Wat is dan die revolutie uit het frame van het programma waar zoveel kijkers op aanslaan, maar waarin bestuurders zo slecht afsteken? En dan bedoel ik de wijze waarop het verhaal wordt verteld, de beelden die daarbij worden vertoond en de accenten die de muziek zet. Welk ideaal van lokaal bestuur wordt er uitgevent? Eigenlijk zou het programma systematisch moeten worden geanalyseerd door beeldwetenschappers met verstand van publieke verbeelding. Amateurs als ik kunnen niet meer doen dan alle afleveringen nog eens achter elkaar terugkijken.

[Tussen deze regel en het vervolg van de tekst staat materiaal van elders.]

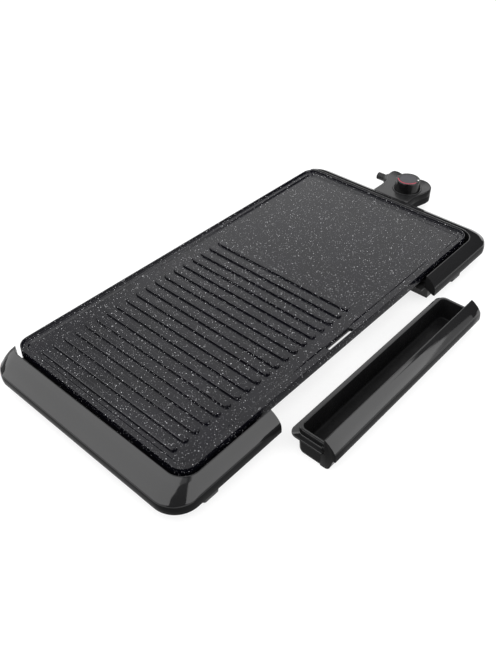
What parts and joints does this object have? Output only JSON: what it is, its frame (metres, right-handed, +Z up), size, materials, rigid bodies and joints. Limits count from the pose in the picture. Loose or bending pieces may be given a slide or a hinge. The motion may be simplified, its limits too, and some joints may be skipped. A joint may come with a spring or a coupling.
{
  "type": "electric table grill",
  "caption": "Long electric table grill: half-ribbed cast plate with drain slot, end frames on feet, pull-out drip tray and a plug-in temperature controller with a turning knob.",
  "frame": {"origin": "middle of the whole part's footprint on the table, with the drip tray drawn out", "axes": "+X along the plate towards the controller, +Y to the rear, away from the drip tray, +Z up"},
  "size_m": [0.6332, 0.34, 0.0467],
  "materials": {
    "coated_plate": "black non-stick coat with fine pale speckles on cast aluminium",
    "gloss_black": "high gloss",
    "matte_black": "fine texture",
    "rubber_black": "matt",
    "steel": "satin",
    "brass_contact": "satin",
    "ceramic_white": "unglazed",
    "knob_grey": "satin",
    "knob_red": "satin",
    "knob_white": "satin"
  },
  "bodies": {
    "grill": {"foot_pad_left_front": "rubber_black", "foot_pad_left_rear": "rubber_black", "foot_pad_right_front": "rubber_black", "foot_pad_right_rear": "rubber_black", "frame_screw_left_arm": "steel", "frame_screw_left_front": "steel", "frame_screw_left_rear": "steel", "frame_screw_right_arm": "steel", "frame_screw_right_front": "steel", "frame_screw_right_rear": "steel", "grill_plate": "coated_plate", "guard_screw_1": "steel", "guard_screw_2": "steel", "heating_element": "steel", "left_base": "matte_black", "left_end_frame": "gloss_black", "plate_screw_left_front": "steel", "plate_screw_left_rear": "steel", "plate_screw_right_front": "steel", "plate_screw_right_rear": "steel", "right_base": "matte_black", "right_end_frame": "gloss_black", "terminal_bush_front": "ceramic_white", "terminal_bush_rear": "ceramic_white", "terminal_guard": "steel", "terminal_pin_front": "steel", "terminal_pin_rear": "steel"},
    "tray": {"drip_tray": "gloss_black"},
    "controller": {"contact_block": "matte_black", "controller_lower_shell": "gloss_black", "controller_upper_shell": "gloss_black", "probe_rod": "steel", "shell_screw_1": "steel", "shell_screw_2": "steel", "shell_screw_3": "steel", "socket_contact_front": "brass_contact", "socket_contact_rear": "brass_contact", "strain_relief": "rubber_black"},
    "knob": {"knob": "matte_black", "knob_arc": "knob_red", "knob_disc": "knob_grey", "knob_pointer": "knob_white"}
  },
  "joints": [
    {"name": "tray_slide", "type": "slide", "parent": "grill", "child": "tray", "axis": [0, 1, 0], "range_m": [0, 0.062]},
    {"name": "controller_slide", "type": "slide", "parent": "grill", "child": "controller", "axis": [1, 0, 0], "range_m": [0, 0.09]},
    {"name": "knob_turn", "type": "hinge", "parent": "controller", "child": "knob", "pos_m": [0.28024, 0.04085, 0.04], "axis": [0, 0, 1], "range_deg": [-270, 0]}
  ]
}
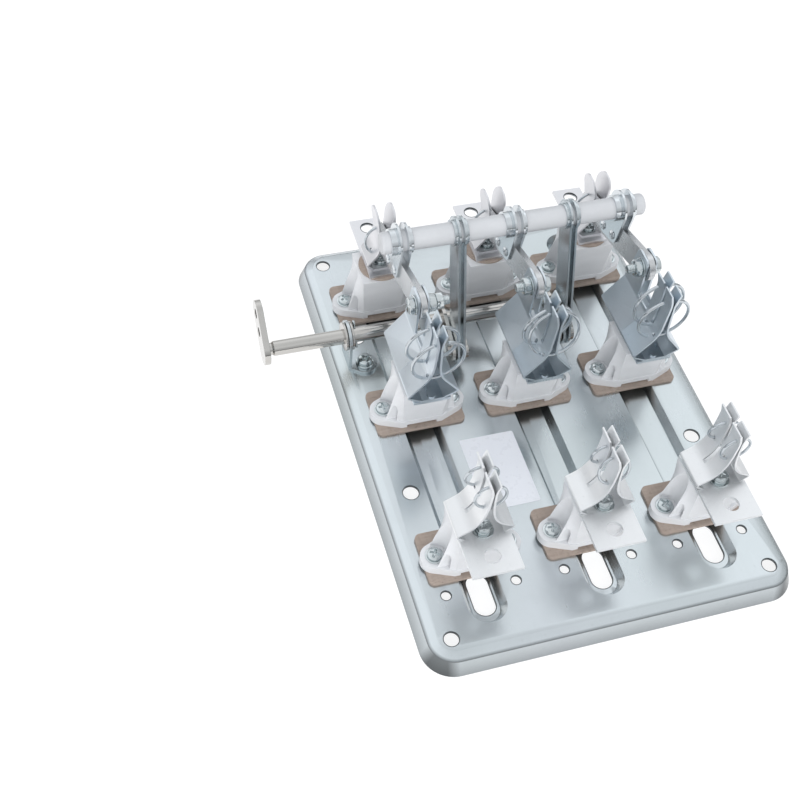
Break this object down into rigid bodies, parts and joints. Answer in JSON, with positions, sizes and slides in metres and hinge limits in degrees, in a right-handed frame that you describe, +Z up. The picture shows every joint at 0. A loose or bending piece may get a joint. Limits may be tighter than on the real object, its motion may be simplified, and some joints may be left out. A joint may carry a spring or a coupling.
{
  "type": "fuse disconnector",
  "caption": "Open knife-blade fuse disconnector on a pressed steel tray, with moulded posts, sprung fuse clips and a linked drive shaft.",
  "frame": {"origin": "middle of the tray's four corner holes, in the plane its rim rests on", "axes": "+X along the drive shaft to the right, +Y from the fuse outlets to the supply strips, +Z up out of the tray"},
  "size_m": [0.285, 0.335, 0.121],
  "materials": {
    "galvanised_sheet": "zinc-plated pressed sheet, satin",
    "pressboard": "matt brown pressboard",
    "moulded_insulator": "light grey moulded resin",
    "tinned_copper": "matt tinned copper",
    "plated_spring_clip": "bright zinc-plated spring strip",
    "plated_knife": "tinned copper strip",
    "insulating_rod": "light grey moulded rod",
    "spring_wire": "bright plated spring wire",
    "bright_steel": "nickel-bright steel",
    "zinc_plate": "zinc-plated steel",
    "zinc_fasteners": "blue zinc plating"
  },
  "bodies": {
    "base": {"base_tray": "galvanised_sheet", "outlet_pads": "pressboard", "outlet_insulators": "moulded_insulator", "outlet_post_screws": "zinc_fasteners", "inlet_pads": "pressboard", "inlet_insulators": "moulded_insulator", "inlet_post_screws": "zinc_fasteners", "supply_pads": "pressboard", "supply_insulators": "moulded_insulator", "supply_post_screws": "zinc_fasteners", "outlet_terminals": "tinned_copper", "outlet_clips": "tinned_copper", "outlet_screws": "zinc_fasteners", "outlet_spring_rings": "spring_wire", "inlet_strips": "plated_spring_clip", "inlet_clips": "plated_spring_clip", "inlet_screws": "zinc_fasteners", "inlet_spring_rings": "spring_wire", "hinge_bolts": "zinc_fasteners", "supply_discs": "pressboard", "supply_terminals": "tinned_copper", "supply_jaws": "plated_spring_clip", "supply_screws": "zinc_fasteners", "supply_spring_rings": "spring_wire", "left_bearing": "zinc_plate", "right_bearing": "zinc_plate", "bearing_bolts": "zinc_fasteners"},
    "knives": {"left_knife": "plated_knife", "middle_knife": "plated_knife", "right_knife": "plated_knife", "rod_clamps": "plated_knife", "clamp_rivets": "zinc_fasteners", "insulating_rod": "insulating_rod"},
    "links": {"left_link_plates": "zinc_plate", "right_link_plates": "zinc_plate"},
    "shaft": {"drive_shaft": "bright_steel", "left_crank": "bright_steel", "right_crank": "bright_steel", "drive_lever": "bright_steel", "shaft_washers": "zinc_fasteners"}
  },
  "joints": [
    {"name": "knives_swing", "type": "hinge", "parent": "base", "child": "knives", "pos_m": [0, 0.0283, 0.1], "axis": [1, 0, 0], "range_deg": [0, 40]},
    {"name": "links_swing", "type": "hinge", "parent": "knives", "child": "links", "pos_m": [0, 0.0733, 0.1095], "axis": [1, 0, 0], "range_deg": [-26, 0]},
    {"name": "shaft_turn", "type": "hinge", "parent": "base", "child": "shaft", "pos_m": [0, 0.0655, 0.036], "axis": [1, 0, 0], "range_deg": [-60, 0]}
  ],
  "couplings": [
    {"joint": "links_swing", "follows": "knives_swing", "ratio": -0.64501},
    {"joint": "shaft_turn", "follows": "knives_swing", "ratio": -1.4984}
  ]
}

Maar dat levert al wel het vermoeden op dat het programma een democratisch ideaal uitdrukt waar een gemeenteraad als volksvertegenwoordiging eigenlijk nooit aan kán voldoen. Want we zijn er niet met minder netwerkcorruptie, ombudspolitiek en meer dualisme. De opstandeling uit het programma is de soevereine burger wiens individuele autonomie langzaamaan absoluut wordt. Nadeel dulden voor het algemeen belang is er dan niet meer bij. Absolute individuele autonomie klinkt als de ultieme democratie. Maar het is een revolutie die haar eigen kinderen opeet.
Als ik het mij goed herinner, heeft het programma in de verschillende seizoenen meerdere zaken behandeld waaruit duidelijk werd dat er niet alleen vanuit 'absolute individuele autonomie' werd geprotesteerd, maar waarin ook juist een algemeen belang voorop werd gesteld.